WHAT THE TASK ASKS:
Below are records to be output exactly, every one of them.

[A block of data]
********************
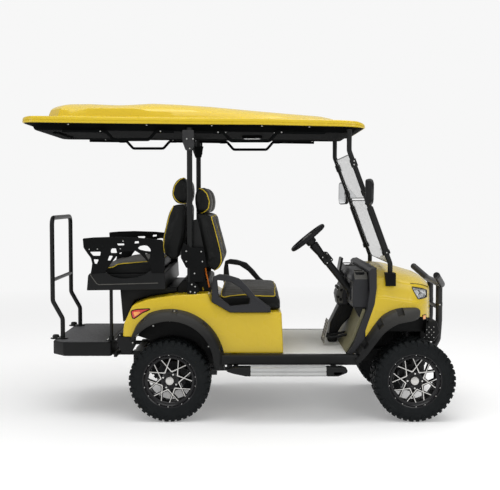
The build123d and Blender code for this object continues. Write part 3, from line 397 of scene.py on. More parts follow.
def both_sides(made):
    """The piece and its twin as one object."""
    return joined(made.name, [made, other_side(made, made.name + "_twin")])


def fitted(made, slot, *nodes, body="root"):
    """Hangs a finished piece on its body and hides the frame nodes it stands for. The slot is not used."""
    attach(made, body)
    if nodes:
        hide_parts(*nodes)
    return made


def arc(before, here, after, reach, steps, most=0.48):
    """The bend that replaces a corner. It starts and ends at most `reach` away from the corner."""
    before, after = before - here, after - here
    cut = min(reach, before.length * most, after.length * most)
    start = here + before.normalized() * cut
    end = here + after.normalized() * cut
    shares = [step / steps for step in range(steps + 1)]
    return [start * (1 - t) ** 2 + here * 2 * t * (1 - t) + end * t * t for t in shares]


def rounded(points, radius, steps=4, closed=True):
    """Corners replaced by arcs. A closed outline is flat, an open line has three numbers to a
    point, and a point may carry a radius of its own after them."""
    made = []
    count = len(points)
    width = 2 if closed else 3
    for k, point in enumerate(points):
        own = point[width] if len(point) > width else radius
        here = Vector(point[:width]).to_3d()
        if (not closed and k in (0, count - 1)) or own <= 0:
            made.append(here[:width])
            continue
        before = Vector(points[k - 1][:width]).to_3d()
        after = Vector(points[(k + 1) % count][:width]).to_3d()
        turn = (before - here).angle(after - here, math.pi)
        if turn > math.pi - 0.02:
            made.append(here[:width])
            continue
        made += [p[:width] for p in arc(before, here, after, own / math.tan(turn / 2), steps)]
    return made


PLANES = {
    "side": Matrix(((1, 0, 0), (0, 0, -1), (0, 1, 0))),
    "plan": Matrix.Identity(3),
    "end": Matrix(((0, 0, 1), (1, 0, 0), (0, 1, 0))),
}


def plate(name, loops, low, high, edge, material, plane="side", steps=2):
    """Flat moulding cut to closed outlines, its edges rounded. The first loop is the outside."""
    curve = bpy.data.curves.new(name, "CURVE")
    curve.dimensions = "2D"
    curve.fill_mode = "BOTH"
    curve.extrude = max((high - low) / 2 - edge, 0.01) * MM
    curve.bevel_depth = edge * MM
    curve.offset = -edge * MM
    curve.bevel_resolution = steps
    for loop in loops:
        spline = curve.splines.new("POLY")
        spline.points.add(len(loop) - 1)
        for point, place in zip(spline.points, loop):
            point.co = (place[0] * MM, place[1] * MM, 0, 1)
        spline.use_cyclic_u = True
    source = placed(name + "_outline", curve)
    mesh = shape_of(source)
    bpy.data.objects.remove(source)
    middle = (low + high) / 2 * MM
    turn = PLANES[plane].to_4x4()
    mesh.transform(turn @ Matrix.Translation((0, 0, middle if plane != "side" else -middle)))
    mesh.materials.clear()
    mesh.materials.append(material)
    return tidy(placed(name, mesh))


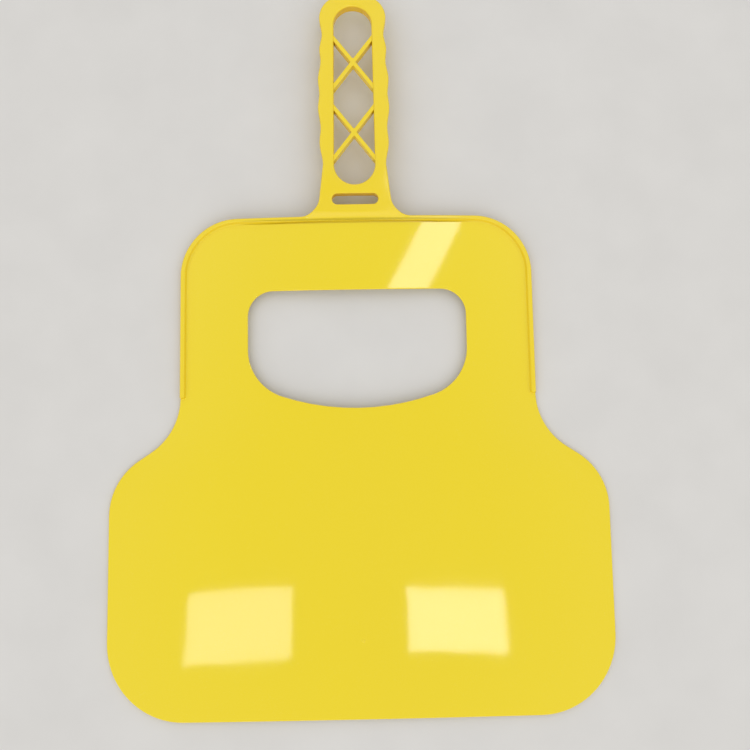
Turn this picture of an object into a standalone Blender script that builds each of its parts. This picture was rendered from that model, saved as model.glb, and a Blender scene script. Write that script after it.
********************
CORRECT ANSWER:
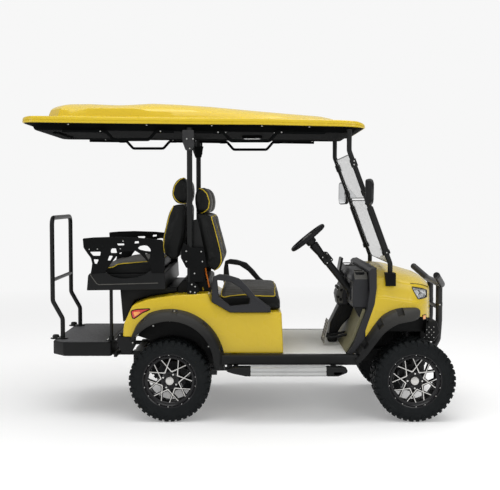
The build123d and Blender code for this object continues. Write part 3, from line 397 of scene.py on. More parts follow.
def both_sides(made):
    """The piece and its twin as one object."""
    return joined(made.name, [made, other_side(made, made.name + "_twin")])


def fitted(made, slot, *nodes, body="root"):
    """Hangs a finished piece on its body and hides the frame nodes it stands for. The slot is not used."""
    attach(made, body)
    if nodes:
        hide_parts(*nodes)
    return made


def arc(before, here, after, reach, steps, most=0.48):
    """The bend that replaces a corner. It starts and ends at most `reach` away from the corner."""
    before, after = before - here, after - here
    cut = min(reach, before.length * most, after.length * most)
    start = here + before.normalized() * cut
    end = here + after.normalized() * cut
    shares = [step / steps for step in range(steps + 1)]
    return [start * (1 - t) ** 2 + here * 2 * t * (1 - t) + end * t * t for t in shares]


def rounded(points, radius, steps=4, closed=True):
    """Corners replaced by arcs. A closed outline is flat, an open line has three numbers to a
    point, and a point may carry a radius of its own after them."""
    made = []
    count = len(points)
    width = 2 if closed else 3
    for k, point in enumerate(points):
        own = point[width] if len(point) > width else radius
        here = Vector(point[:width]).to_3d()
        if (not closed and k in (0, count - 1)) or own <= 0:
            made.append(here[:width])
            continue
        before = Vector(points[k - 1][:width]).to_3d()
        after = Vector(points[(k + 1) % count][:width]).to_3d()
        turn = (before - here).angle(after - here, math.pi)
        if turn > math.pi - 0.02:
            made.append(here[:width])
            continue
        made += [p[:width] for p in arc(before, here, after, own / math.tan(turn / 2), steps)]
    return made


PLANES = {
    "side": Matrix(((1, 0, 0), (0, 0, -1), (0, 1, 0))),
    "plan": Matrix.Identity(3),
    "end": Matrix(((0, 0, 1), (1, 0, 0), (0, 1, 0))),
}


def plate(name, loops, low, high, edge, material, plane="side", steps=2):
    """Flat moulding cut to closed outlines, its edges rounded. The first loop is the outside."""
    curve = bpy.data.curves.new(name, "CURVE")
    curve.dimensions = "2D"
    curve.fill_mode = "BOTH"
    curve.extrude = max((high - low) / 2 - edge, 0.01) * MM
    curve.bevel_depth = edge * MM
    curve.offset = -edge * MM
    curve.bevel_resolution = steps
    for loop in loops:
        spline = curve.splines.new("POLY")
        spline.points.add(len(loop) - 1)
        for point, place in zip(spline.points, loop):
            point.co = (place[0] * MM, place[1] * MM, 0, 1)
        spline.use_cyclic_u = True
    source = placed(name + "_outline", curve)
    mesh = shape_of(source)
    bpy.data.objects.remove(source)
    middle = (low + high) / 2 * MM
    turn = PLANES[plane].to_4x4()
    mesh.transform(turn @ Matrix.Translation((0, 0, middle if plane != "side" else -middle)))
    mesh.materials.clear()
    mesh.materials.append(material)
    return tidy(placed(name, mesh))


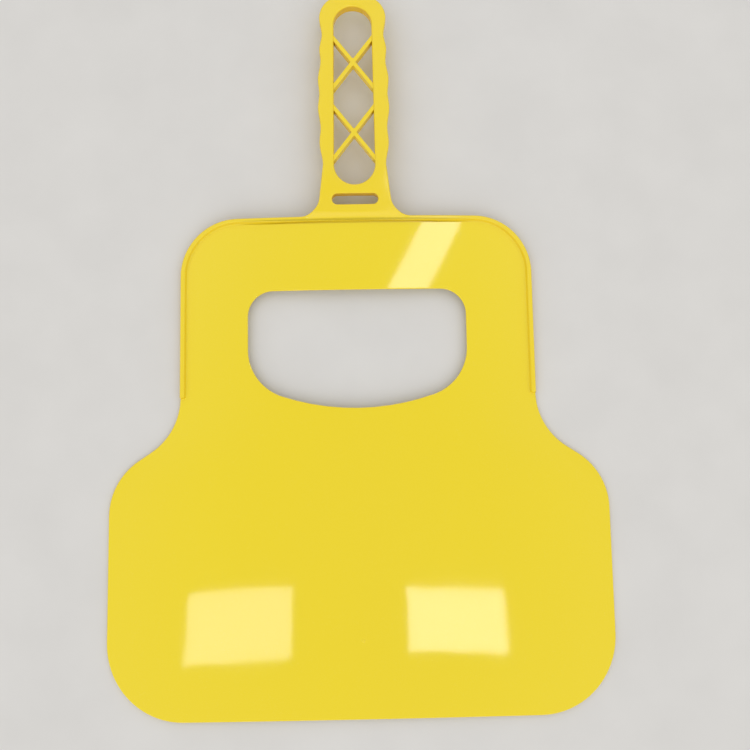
Turn this picture of an object into a standalone Blender script that builds each of its parts. This picture was rendered from that model, saved as model.glb, and a Blender scene script. Write that script after it.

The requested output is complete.